### Information provided:
-=-=-

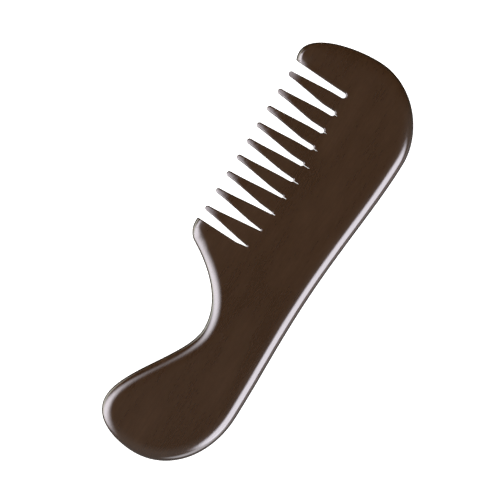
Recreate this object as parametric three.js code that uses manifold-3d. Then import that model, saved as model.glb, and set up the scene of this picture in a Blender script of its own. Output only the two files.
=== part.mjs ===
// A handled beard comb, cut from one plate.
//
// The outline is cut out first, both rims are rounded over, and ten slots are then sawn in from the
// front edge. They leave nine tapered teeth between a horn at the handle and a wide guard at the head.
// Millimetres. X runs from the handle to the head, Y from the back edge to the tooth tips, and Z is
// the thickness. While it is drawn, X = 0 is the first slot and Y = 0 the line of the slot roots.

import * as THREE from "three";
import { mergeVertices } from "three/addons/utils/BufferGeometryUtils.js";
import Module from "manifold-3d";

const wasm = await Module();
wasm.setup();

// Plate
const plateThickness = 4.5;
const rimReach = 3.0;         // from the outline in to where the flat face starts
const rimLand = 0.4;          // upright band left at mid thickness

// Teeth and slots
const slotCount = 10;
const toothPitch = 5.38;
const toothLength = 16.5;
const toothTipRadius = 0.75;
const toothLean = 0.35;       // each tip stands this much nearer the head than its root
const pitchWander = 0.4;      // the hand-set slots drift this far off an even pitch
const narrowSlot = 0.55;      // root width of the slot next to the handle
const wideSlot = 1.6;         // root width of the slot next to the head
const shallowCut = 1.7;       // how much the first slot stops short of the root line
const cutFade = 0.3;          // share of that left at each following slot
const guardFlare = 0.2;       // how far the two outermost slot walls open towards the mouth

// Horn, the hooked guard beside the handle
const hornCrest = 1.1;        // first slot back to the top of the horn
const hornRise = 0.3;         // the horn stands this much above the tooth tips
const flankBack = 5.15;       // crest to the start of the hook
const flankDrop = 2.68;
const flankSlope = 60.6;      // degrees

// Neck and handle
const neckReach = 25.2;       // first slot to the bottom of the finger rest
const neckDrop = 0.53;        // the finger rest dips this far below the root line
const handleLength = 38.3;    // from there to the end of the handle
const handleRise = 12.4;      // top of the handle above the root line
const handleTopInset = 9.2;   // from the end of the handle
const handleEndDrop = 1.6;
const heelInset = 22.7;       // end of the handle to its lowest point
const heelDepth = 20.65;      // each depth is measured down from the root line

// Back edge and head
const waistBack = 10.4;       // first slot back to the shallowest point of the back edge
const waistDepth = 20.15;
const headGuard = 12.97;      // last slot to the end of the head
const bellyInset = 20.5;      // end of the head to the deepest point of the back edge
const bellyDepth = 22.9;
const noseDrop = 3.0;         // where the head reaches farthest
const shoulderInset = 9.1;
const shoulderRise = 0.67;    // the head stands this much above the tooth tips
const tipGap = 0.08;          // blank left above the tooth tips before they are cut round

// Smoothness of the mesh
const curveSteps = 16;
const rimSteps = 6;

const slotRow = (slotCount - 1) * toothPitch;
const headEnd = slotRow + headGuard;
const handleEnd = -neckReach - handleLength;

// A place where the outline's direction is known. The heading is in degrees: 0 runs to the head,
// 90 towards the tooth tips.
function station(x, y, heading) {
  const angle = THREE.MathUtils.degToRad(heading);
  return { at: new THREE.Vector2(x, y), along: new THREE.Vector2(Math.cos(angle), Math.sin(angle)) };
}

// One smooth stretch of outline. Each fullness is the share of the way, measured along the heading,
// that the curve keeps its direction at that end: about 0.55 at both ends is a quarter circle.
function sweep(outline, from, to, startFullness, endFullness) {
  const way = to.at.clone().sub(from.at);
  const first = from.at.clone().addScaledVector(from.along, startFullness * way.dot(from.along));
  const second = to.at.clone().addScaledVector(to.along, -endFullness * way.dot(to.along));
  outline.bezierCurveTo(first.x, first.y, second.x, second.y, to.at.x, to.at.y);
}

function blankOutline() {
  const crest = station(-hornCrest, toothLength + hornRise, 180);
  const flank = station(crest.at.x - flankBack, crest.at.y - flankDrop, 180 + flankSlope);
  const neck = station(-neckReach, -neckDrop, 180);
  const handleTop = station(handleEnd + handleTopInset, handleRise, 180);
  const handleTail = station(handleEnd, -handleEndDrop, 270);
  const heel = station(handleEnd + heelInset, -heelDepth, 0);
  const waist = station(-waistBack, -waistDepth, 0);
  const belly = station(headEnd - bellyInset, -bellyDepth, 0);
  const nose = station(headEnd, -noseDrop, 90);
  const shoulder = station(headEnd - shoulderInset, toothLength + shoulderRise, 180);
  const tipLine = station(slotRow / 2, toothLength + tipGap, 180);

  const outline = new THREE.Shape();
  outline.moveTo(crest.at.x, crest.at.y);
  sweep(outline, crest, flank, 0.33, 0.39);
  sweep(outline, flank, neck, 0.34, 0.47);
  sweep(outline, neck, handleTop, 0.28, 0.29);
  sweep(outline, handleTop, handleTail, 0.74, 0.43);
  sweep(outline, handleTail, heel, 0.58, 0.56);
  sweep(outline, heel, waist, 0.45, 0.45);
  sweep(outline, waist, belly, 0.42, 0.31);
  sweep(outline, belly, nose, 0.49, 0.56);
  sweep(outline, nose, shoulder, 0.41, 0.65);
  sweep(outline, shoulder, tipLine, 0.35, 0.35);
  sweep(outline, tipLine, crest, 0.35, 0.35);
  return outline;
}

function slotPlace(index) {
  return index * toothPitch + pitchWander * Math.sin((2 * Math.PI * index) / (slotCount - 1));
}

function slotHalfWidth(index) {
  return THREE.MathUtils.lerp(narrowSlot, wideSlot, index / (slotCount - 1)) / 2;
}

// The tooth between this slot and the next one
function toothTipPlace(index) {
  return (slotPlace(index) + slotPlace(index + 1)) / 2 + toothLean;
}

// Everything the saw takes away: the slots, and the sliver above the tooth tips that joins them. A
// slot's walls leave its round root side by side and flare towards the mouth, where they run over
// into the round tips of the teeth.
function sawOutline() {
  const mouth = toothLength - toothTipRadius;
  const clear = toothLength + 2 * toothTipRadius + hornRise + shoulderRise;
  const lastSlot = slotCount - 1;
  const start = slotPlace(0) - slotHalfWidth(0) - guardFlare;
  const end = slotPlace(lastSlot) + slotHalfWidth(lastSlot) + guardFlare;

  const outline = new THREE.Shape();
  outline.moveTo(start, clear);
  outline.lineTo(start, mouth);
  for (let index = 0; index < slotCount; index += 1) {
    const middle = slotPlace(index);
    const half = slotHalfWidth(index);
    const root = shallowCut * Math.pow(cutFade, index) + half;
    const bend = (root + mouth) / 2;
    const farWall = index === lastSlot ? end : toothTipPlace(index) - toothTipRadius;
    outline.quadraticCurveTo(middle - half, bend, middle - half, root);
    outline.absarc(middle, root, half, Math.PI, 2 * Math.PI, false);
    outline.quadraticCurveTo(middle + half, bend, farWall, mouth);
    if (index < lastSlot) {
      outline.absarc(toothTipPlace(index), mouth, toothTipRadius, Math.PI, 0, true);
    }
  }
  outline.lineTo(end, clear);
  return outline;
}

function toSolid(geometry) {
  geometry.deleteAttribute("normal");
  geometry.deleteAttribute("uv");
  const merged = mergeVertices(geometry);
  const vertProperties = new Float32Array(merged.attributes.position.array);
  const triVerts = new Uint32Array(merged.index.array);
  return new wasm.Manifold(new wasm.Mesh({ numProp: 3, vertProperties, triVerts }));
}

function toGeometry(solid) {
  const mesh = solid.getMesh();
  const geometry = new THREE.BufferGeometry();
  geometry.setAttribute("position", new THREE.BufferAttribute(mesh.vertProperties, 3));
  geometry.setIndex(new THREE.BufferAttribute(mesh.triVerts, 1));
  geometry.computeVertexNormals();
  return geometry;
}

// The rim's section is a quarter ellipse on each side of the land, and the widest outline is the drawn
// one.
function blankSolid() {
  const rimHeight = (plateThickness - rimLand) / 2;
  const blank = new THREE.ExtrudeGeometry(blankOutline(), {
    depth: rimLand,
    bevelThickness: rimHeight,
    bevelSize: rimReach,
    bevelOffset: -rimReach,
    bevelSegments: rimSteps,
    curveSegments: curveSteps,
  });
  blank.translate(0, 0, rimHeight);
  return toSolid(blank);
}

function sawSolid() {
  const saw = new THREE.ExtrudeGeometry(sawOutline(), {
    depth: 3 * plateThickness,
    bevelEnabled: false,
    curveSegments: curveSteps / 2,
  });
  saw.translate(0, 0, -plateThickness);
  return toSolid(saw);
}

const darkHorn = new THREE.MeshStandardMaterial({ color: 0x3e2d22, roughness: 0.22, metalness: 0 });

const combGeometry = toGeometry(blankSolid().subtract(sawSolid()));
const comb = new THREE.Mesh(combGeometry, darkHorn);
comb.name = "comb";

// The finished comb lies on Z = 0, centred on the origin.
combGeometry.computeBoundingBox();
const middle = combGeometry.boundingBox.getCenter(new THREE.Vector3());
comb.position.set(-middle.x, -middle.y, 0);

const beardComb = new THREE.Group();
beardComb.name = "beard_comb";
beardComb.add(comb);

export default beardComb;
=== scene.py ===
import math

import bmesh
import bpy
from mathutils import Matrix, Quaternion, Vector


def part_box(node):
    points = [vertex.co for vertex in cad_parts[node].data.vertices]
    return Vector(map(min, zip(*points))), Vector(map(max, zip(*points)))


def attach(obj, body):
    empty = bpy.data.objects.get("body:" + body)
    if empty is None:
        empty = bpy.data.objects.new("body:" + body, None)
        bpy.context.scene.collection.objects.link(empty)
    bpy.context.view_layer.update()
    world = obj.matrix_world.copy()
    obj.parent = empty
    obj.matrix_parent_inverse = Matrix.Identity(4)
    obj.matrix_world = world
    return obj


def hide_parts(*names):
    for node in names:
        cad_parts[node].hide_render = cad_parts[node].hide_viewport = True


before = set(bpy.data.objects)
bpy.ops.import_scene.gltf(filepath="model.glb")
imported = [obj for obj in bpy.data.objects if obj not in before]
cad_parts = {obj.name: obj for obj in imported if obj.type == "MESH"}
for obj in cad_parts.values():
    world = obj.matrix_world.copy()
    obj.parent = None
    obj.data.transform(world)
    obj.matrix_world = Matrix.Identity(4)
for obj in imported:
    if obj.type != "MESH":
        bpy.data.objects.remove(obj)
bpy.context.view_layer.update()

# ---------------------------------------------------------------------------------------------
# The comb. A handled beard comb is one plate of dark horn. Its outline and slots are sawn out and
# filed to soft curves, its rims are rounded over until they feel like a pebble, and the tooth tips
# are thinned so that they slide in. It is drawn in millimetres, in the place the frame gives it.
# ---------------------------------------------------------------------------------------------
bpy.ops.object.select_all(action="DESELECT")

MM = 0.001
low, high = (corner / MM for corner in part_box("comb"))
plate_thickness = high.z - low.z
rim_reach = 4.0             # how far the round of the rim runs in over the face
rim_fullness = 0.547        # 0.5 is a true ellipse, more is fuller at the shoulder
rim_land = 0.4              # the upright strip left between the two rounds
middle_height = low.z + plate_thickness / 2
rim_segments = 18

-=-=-

### Aim:
Collect the lines of the data that carry the word "node".

### Answer to this exercise:
def part_box(node):
    points = [vertex.co for vertex in cad_parts[node].data.vertices]
    for node in names:
        cad_parts[node].hide_render = cad_parts[node].hide_viewport = True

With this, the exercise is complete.